I’m not yet rich, I’ve not yet made a mark in history per se, I’m not even dating…lol, but I intend to do all that and more. Basically I am not there yet, but the love my dad has showed me, given to me as I sit on my favorite couch writing this down, gives me all the confidence in the world, it gives me that zeal I need to get there. So this year, I dedicate it to my lovely daddy and family. I really thank God for them.
Yes by all means, me and my baby sister are my dad’s favorites, hope my mum doesn’t get jealous.
I’ve been through quite some stupid experiences this year, made wrong choices here and there, allowed myself to be stressed by things that shouldn’t be. In short, I’ve been facing the world in a new way, which is not under my parents’ wings. It’s been crazy in a new way, I’ve broken down a few times yes, you can’t blame me. However, I always stand, dust myself up and tell myself “Kawiria, you can do much better than this” and I move on. What has always kept me going through out 2011 is my family and my desire to get there, where I always dream and want to be.
I know they probably don’t know, because there are some things of course I can’t go running to them for
if you know what I mean, but by the mere fact that they are there when I need them even for the tiniest of things, sums it all up for me. I know you probably think, spoilt girl…hehe but nah, this is just me being grateful.
“It’s not until you realize what you are worth, that you will get what you deserve.”

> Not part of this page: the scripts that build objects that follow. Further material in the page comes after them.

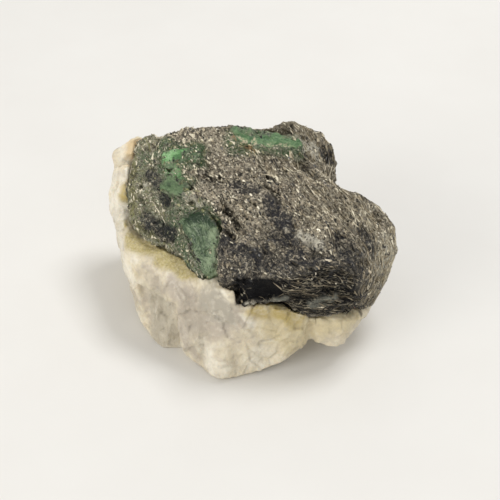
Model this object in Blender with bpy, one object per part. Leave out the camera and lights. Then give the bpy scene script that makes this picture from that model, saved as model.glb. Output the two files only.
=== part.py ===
"""Emerald in matrix, a hand specimen of rock.

A dark slab of mica schist lies on a base of milky quartz, and cloudy emerald
crystals are set in the schist. Each lump of rock is the convex hull of its own
corners. The lumps of one rock are fused into one body, worn, broken by relief
and thinned to few faces. Then the crystals' pockets are cut out of the rock,
and the bed that the schist lies in is cut out of the quartz.

Corners are in millimetres, +X to the right of the broad front, +Y to the back
and +Z up, with the ground at zero.
"""

import math

import bmesh
import bpy
from mathutils import Matrix, Vector, noise

MM = 0.001

# Driving dimensions, in millimetres.
GAP = 0.35                 # between pieces that touch
FUSE_CELL = 0.55           # cell that fuses overlapping lumps into one skin
WEAR_PASSES = 3            # smoothing passes that wear the edges
GROUND_CUT = 1.2           # how far the lumps reach below the flat sole
SOLE_TOLERANCE = 0.02      # points this near the ground are counted as on it
SMALLEST_EDGE = 0.04       # shorter edges, left by a cut, are collapsed
SCHIST_FACES = 4200        # triangles, before the pockets are cut
QUARTZ_FACES = 3600        # triangles, before the bed and the pockets are cut
BED_FACES = 1200           # triangles of the cutter that makes the schist's bed

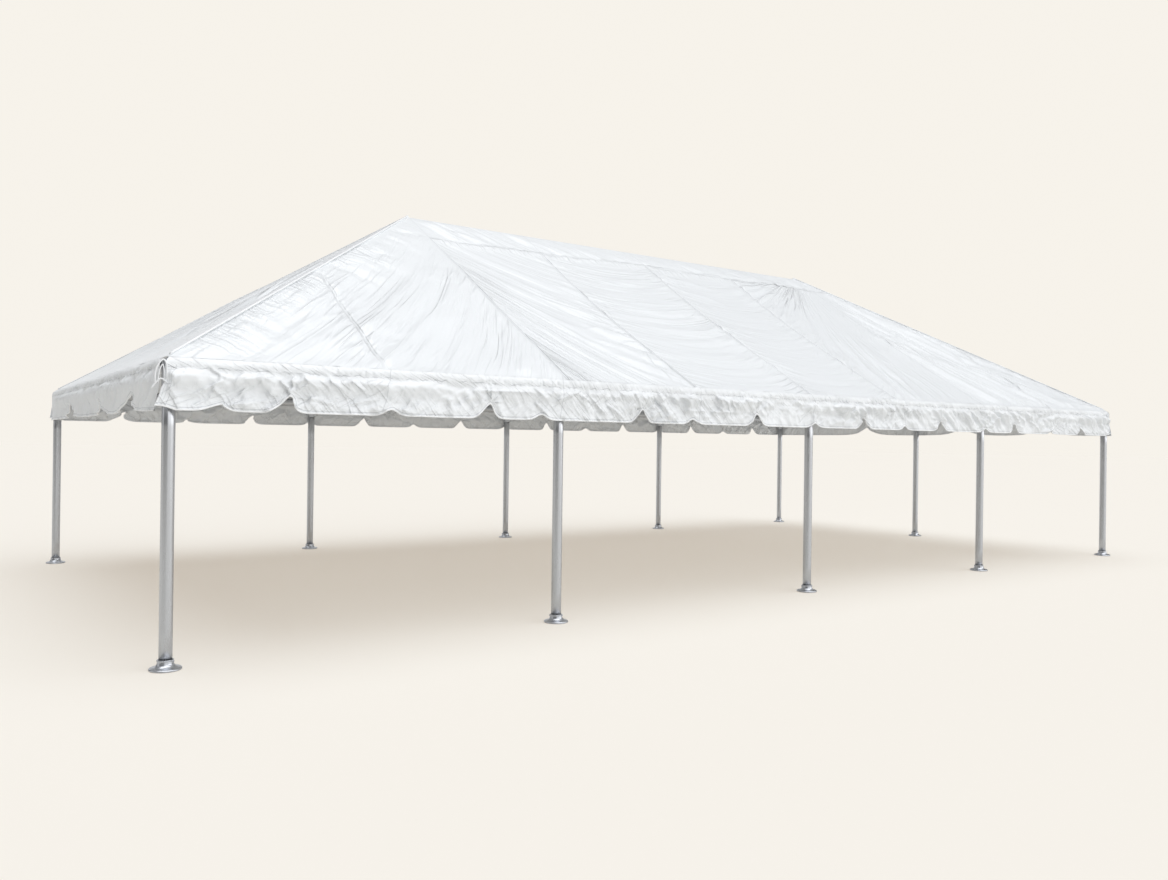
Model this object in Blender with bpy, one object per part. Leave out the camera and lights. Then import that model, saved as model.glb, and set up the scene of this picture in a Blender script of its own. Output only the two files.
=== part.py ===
# Marquee tent: an open-sided frame tent with a hip roof, 20 ft wide and 40 ft long.
# Aluminium tubes meet in welded fittings, a vinyl cover lies over them, a scalloped
# valance hangs from its edge all round, and each leg stands in a round cast foot.
# Metres. X runs along the tent, Y across it, Z up. The origin is on the ground under
# the middle of the roof. The front is the -Y side.

import math

import bmesh
import bpy
from mathutils import Matrix, Vector

# Driving dimensions of the cover
COVER_LENGTH = 12.192
COVER_WIDTH = 6.096
PEAK_HEIGHT = 3.91
EAVE_HEIGHT = 1.98
VALANCE_BOTTOM = 1.66
CLOTH_THICKNESS = 0.008

# Driving dimensions of the frame
BAYS = 4
TUBE_DIAMETER = 0.083
SLEEVE_WALL = 0.004
ARM_LENGTH = 0.18
ARM_STEP = 0.0004
TUBE_SIDES = 20

# Driving dimensions of the cast foot
FOOT_DIAMETER = 0.22
FOOT_HEIGHT = 0.062
FOOT_RIM = 0.011
FOOT_FLOOR = 0.020
HUB_WALL = 0.011
FLARE_STEPS = 4

# Scallops of the valance: a deep notch in the middle of each cloth panel and a
# shallow one at each seam between two panels
PANEL_WIDTH = 1.524
DEEP_NOTCH = 0.115
SHALLOW_NOTCH = 0.045
NOTCH_REACH = 0.063
NOTCH_SHARPNESS = 1.8
NOTCH_STEPS = 4
END_NOTCHES = (0.27, 0.575, 0.844)

# Touching pieces keep this gap
GAP = 0.0003

# Sizes that follow
RUN = COVER_WIDTH / 2
APEX_X = COVER_LENGTH / 2 - RUN
PITCH = math.atan2(PEAK_HEIGHT - EAVE_HEIGHT, RUN)
TUBE_RADIUS = TUBE_DIAMETER / 2
SLEEVE_RADIUS = TUBE_RADIUS + SLEEVE_WALL
INSET = SLEEVE_RADIUS + GAP + CLOTH_THICKNESS
AXIS_DROP = INSET / math.cos(PITCH)
RAIL_X = COVER_LENGTH / 2 - INSET
RAIL_Y = COVER_WIDTH / 2 - INSET
RAIL_Z = EAVE_HEIGHT + math.tan(PITCH) * INSET - AXIS_DROP
RIDGE_Z = PEAK_HEIGHT - AXIS_DROP
CLOTH_DROP = CLOTH_THICKNESS / math.cos(PITCH)
BAY = COVER_LENGTH / BAYS


def clear_scene():
    for thing in list(bpy.data.objects):
        bpy.data.objects.remove(thing, do_unlink=True)


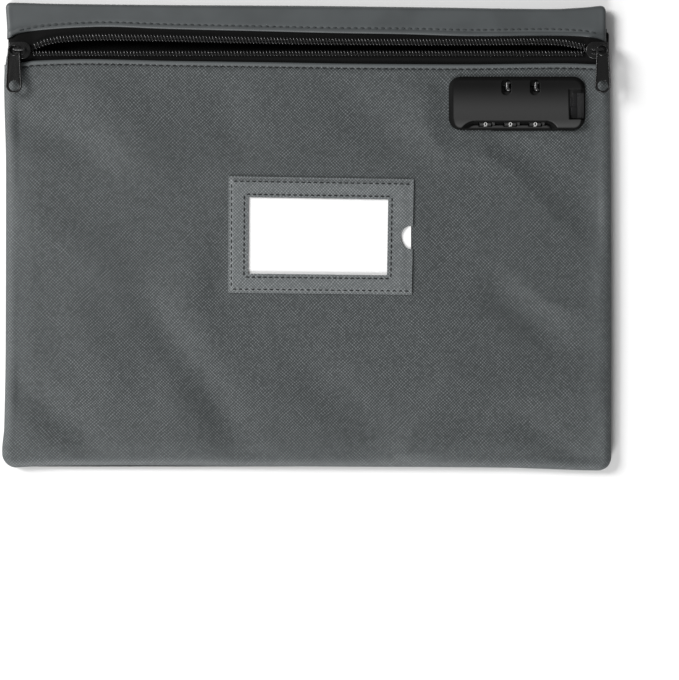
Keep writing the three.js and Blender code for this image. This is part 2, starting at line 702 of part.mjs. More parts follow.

In 2012, I’m going to look at it in the form of an ocean. You know how the waves wash away some things from the shore but still retain them in its contents. I am going to have the waves clean off all the not so cool stuff of 2011, but, because that stuff in one way or another has helped make me. I will carry them forward as lessons learnt that I need to apply in future.
Each and every year we always strive to change in the next, we set out things we call, “new year’s resolutions’”. We can change so many earthly things but what remains is character and personality. That’s who you are. I strive in building my character and personality such that they are the ones that will influence what I do and who I am. For instance, I can make money in 2012, but what’s money without the person? It’s just paper with a value on it, but if it’s attached to a person, that’s riches and wealth. I can complete my education and be a Masters Holder and God help maybe a PhD, but without the person, those are just certificates and a status, but if it’s attached to a person with great character and personality, its knowledge that will help build others, create change and much more. In relationships, same applies.
Too many people have the ”New Year, New Me” statuses. Nobody actually changes. —> LOL
I definitely remain with the smiley face and happy girl swag … I know most of you wouldn’t survive without that. Point in case, my cheesy workmates and friends… hehe.
Cheers to a New Year lovely people. May you have joyful and prosperous one and don’t forget to put God first, he’s really good at this stuff. Plus he always wants the best for us or better yet knows what is best for us.
Now that there will be no fireworks this New Years, let’s see how that goes. It’s gonna be awkward *cue high-pitched voice*, damn the Al-Shabaab maen!